Chromospheric evaporation is an essential component of solar flare models based on magnetic reconnection (e.g., Fisher et al. 1985). The release of energy on reconnected field lines will ultimately lead to the heating and evaporation of chromospheric material. This should lead to loops that brighten over time and numerical simulations suggest that this process should occur rapidly (e.g., Mariska et al. 1989). One limitation of the running difference images is that they can obscure the evolution of the absolute intensities. The downflows are dark features in the running difference images, indicating that they have lower intensities than the surrounding emission. It is not clear, however, if they remain dark in an absolute sense or brighten over time.

To address this issue, we have followed the intensities along each track in the unsubtracted images. For comparison, we also determined intensities at several locations outside of the track. In all cases, the intensity in the center of the feature simply tracks the background intensities measured outside of the downflow. There is no evidence for the intensities in the downflows rising faster than the background. Unfortunately, these measurements are difficult to make and subject to considerable uncertainty. The downflows have a very low contrast relative to the ambient emission in the flare. The difference images shown in Figures 2–6 are all scaled over a range of about ±5 DN s⁻¹, which is typically only a few percent of the absolute intensity.

We have presented the first observations of supra-arcade downflows with the AIA instrument on SDO. With the new capabilities of AIA we are able to track inflows at larger heights and for smaller events than in previous high-resolution observations in the EUV. These observations provide many new examples of features forming at large heights and descending onto the accumulating post-flare loop arcade. The dynamics and morphology of the downflows provide compelling evidence for the role of magnetic reconnection in eruptive solar flares.

Despite the qualitative agreement between the observations and the standard picture of magnetic reconnection, there are several problems that remain. The low velocities that are observed for these outflows, for example, are incompatible with the simple two-dimensional models of Sweet–Parker and Petschek reconnection, which have Alfvénic velocities for the outflows. Linton & Longcope (2006) suggest that the interaction of the reconnected flux tubes with pre-existing magnetic fields provides a drag force that slows the downflows.

Another difficulty in interpreting the downflows as evidence for magnetic reconnection is the formation of the initial flare plasma.
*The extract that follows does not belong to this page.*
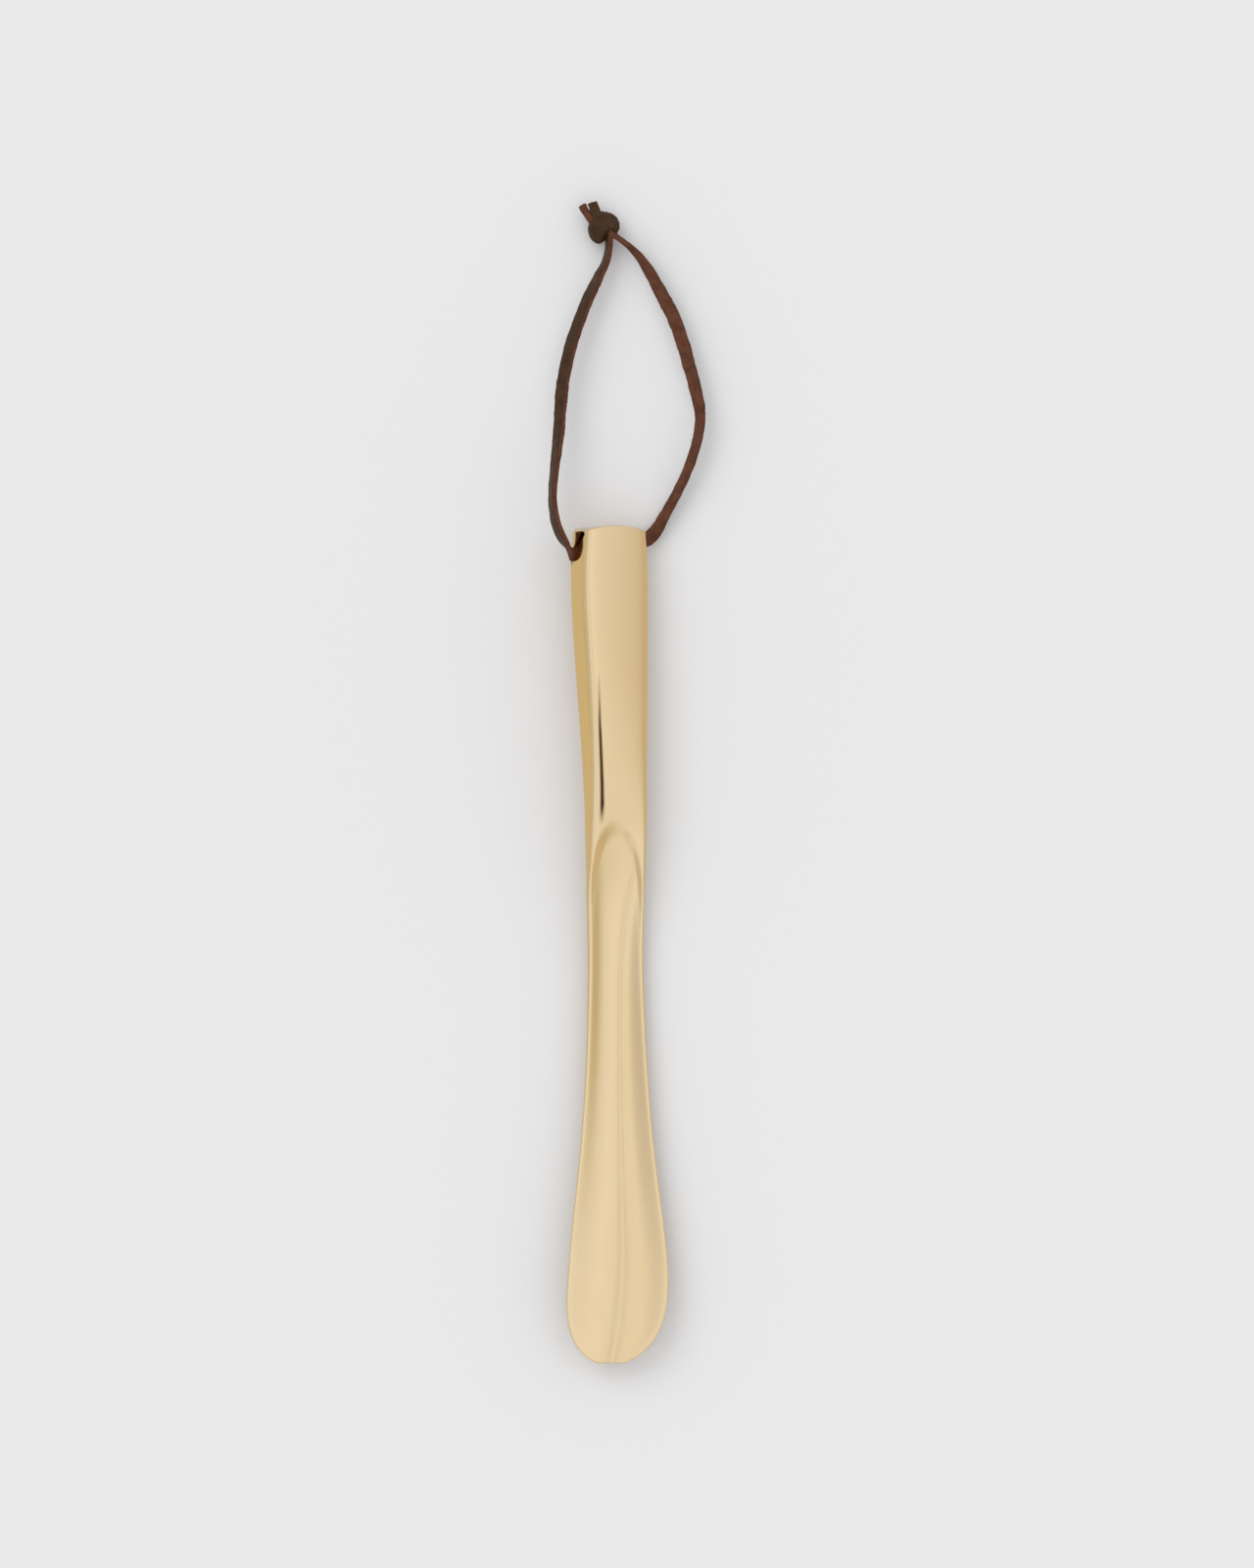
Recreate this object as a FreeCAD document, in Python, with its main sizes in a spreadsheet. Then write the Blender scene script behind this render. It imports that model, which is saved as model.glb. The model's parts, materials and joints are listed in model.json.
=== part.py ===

For most events, the downflows that are easily observed occur late in the flare and descend into an existing cloud of hot emission. The initial flare emission forms essentially "in place," and not as a descending loop—although there is some evidence for collapsing motions after these loops appear.

Finally, the reconnection of magnetic fields should lead to the release of energy that drives chromospheric evaporation. All of the downflows that we detect here, however, are observed as depletions relative to the ambient high-temperature emission into which they are descending. Recent work by Guidoni & Longcope (2011) suggests that density depletions can be formed in reconnecting flux tubes that move through a nonuniform current sheet. Their model, however, does not include chromospheric evaporation and it is not clear how long such density depletions would persist.
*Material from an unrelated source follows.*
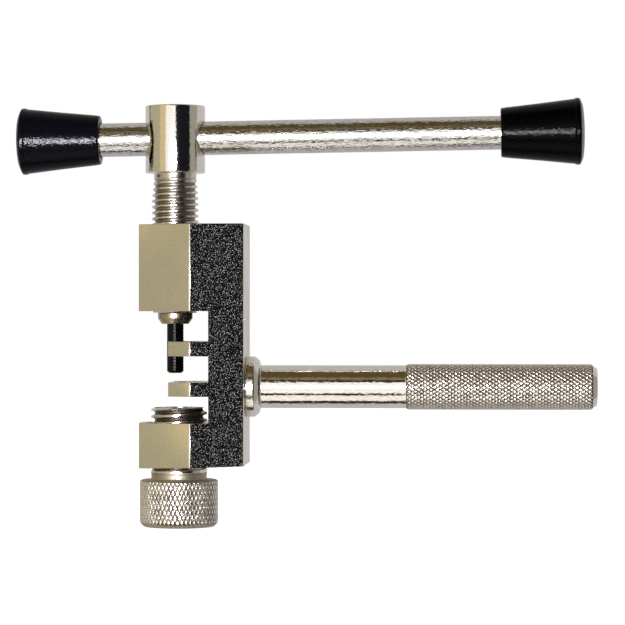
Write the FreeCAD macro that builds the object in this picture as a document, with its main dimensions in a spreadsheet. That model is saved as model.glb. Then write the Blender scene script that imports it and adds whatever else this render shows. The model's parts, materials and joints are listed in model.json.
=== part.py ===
import FreeCAD, Part
import os
import re
import Sketcher

# Bicycle chain tool: a C-shaped frame with two chain forks, a driver screw turned by a sliding T-bar,
# a knurled chain adjuster below, and a knurled handle screwed into the back of the frame.
# Millimetres. +X runs along the handle away from the frame, +Z up the driver axis, and the tool is
# symmetric about the XZ plane. The origin is on the driver axis, at the tip of the driver pin when
# the tool is at rest.

DIMENSIONS = {
    # frame, stacked downwards from its top face
    "frame_top": 31.6,
    "upper_block": 18.45,
    "upper_gap": 6.4,
    "upper_fork": 3.1,
    "fork_gap": 5.5,
    "lower_fork": 3.0,
    "lower_gap": 5.65,
    "lower_block": 9.5,
    "bottom_slope": 2.0,
    # frame, in plan: distances from the driver axis, and widths across it
    "nose_reach": 7.5,
    "side_start": 3.8,
    "fork_reach": 0.9,
    "spine_inner": 7.8,
    "spine_outer": 15.3,
    "frame_width": 18.0,
    "nose_width": 6.0,
    "roller_gap": 8.2,
    "roller_slot_end": 6.4,
    "side_edge_radius": 0.8,
    "back_edge_radius": 0.5,
    "nose_edge_radius": 0.3,
    "mouth_chamfer": 0.5,
    "thread_clearance": 0.04,
    # driver screw, M10 x 1.25, with its head's cross hole
    "driver_radius": 5.0,
    "driver_pitch": 1.25,
    "driver_groove": 0.75,
    "driver_end": 12.8,
    "driver_neck_radius": 4.5,
    "driver_thread_top": 41.5,
    "head_radius": 6.35,
    "head_bottom": 42.55,
    "head_top": 56.9,
    "head_chamfer": 0.4,
    "cross_hole_radius": 3.8,
    "cross_hole_height": 49.9,
    # driver pin, its holder and the disc that it thrusts on
    "pin_radius": 1.8,
    "pin_chamfer": 0.4,
    "pin_head_radius": 2.7,
    "pin_head_height": 1.5,
    "pin_play": 0.03,
    "holder_radius": 3.7,
    "holder_tip_radius": 2.9,
    "holder_height": 2.35,
    "holder_taper": 1.2,
    "holder_bore_radius": 1.85,
    "spigot_radius": 3.0,
    "spigot_length": 5.0,
    "disc_radius": 2.95,
    "disc_height": 1.45,
    # sliding T-bar and its end caps
    "bar_radius": 3.6,
    "bar_tilt": 0.9,
    "bar_left": 15.95,
    "bar_right": 69.25,
    "bar_chamfer": 0.5,
    "cap_length": 16.9,
    "cap_dome": 0.95,
    "cap_neck_radius": 5.25,
    "cap_end_radius": 7.1,
    "cap_bead": 1.2,
    "cap_bore": 13.5,
    # adjuster, M12 x 1.5, with its bush and knob
    "adjuster_offset": 0.8,
    "adjuster_radius": 6.0,
    "adjuster_pitch": 1.5,
    "adjuster_groove": 0.9,
    "adjuster_top": -7.3,
    "adjuster_thread_end": -21.5,
    "collar_radius": 5.9,
    "knob_top": -22.65,
    "knob_height": 10.05,
    "knob_radius": 8.35,
    "knob_top_chamfer": 0.4,
    "knob_bottom_chamfer": 0.9,
    "adjuster_bore_radius": 2.9,
    "adjuster_bore_depth": 12.0,
    "bush_radius": 4.3,
    "bush_height": 3.0,
    "bush_play": 0.05,
    # handle and the collar between it and the frame
    "handle_height": -2.9,
    "collar_disc_radius": 6.45,
    "collar_disc_height": 2.8,
    "collar_disc_chamfer": 0.3,
    "collar_disc_bevel": 0.9,
    "handle_spigot_radius": 4.0,
    "handle_spigot_length": 6.4,
    "shank_radius": 4.58,
    "shank_length": 31.2,
    "grip_radius": 4.85,
    "grip_length": 39.2,
    "grip_end_radius": 4.6,
    "grip_tip_radius": 3.9,
    "grip_tip_length": 1.1,
}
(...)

The inability of the simple, two-dimensional reconnection models to describe many details of the downflows suggests that three-dimensional modeling is required. The AIA observations we have shown here give ample evidence for inhomogeneity in the reconnecting magnetic fields and this inhomogeneity will be a component of any successful model. High-resolution observations of the photospheric magnetic field in active regions, such as those taken with the Solar Optical Telescope (SOT) on Hinode (e.g., Kubo et al. 2007), show that the magnetic field is structured on the spatial scale of the granules (∼1000 km) and we conjecture that this inhomogeneity is reflected in the highly structured appearance of the flare plasma.

This work was supported by NASA and the Office of Naval Research. The authors thank Silvina Guidoni for interesting discussions on magnetic reconnection in three dimensions.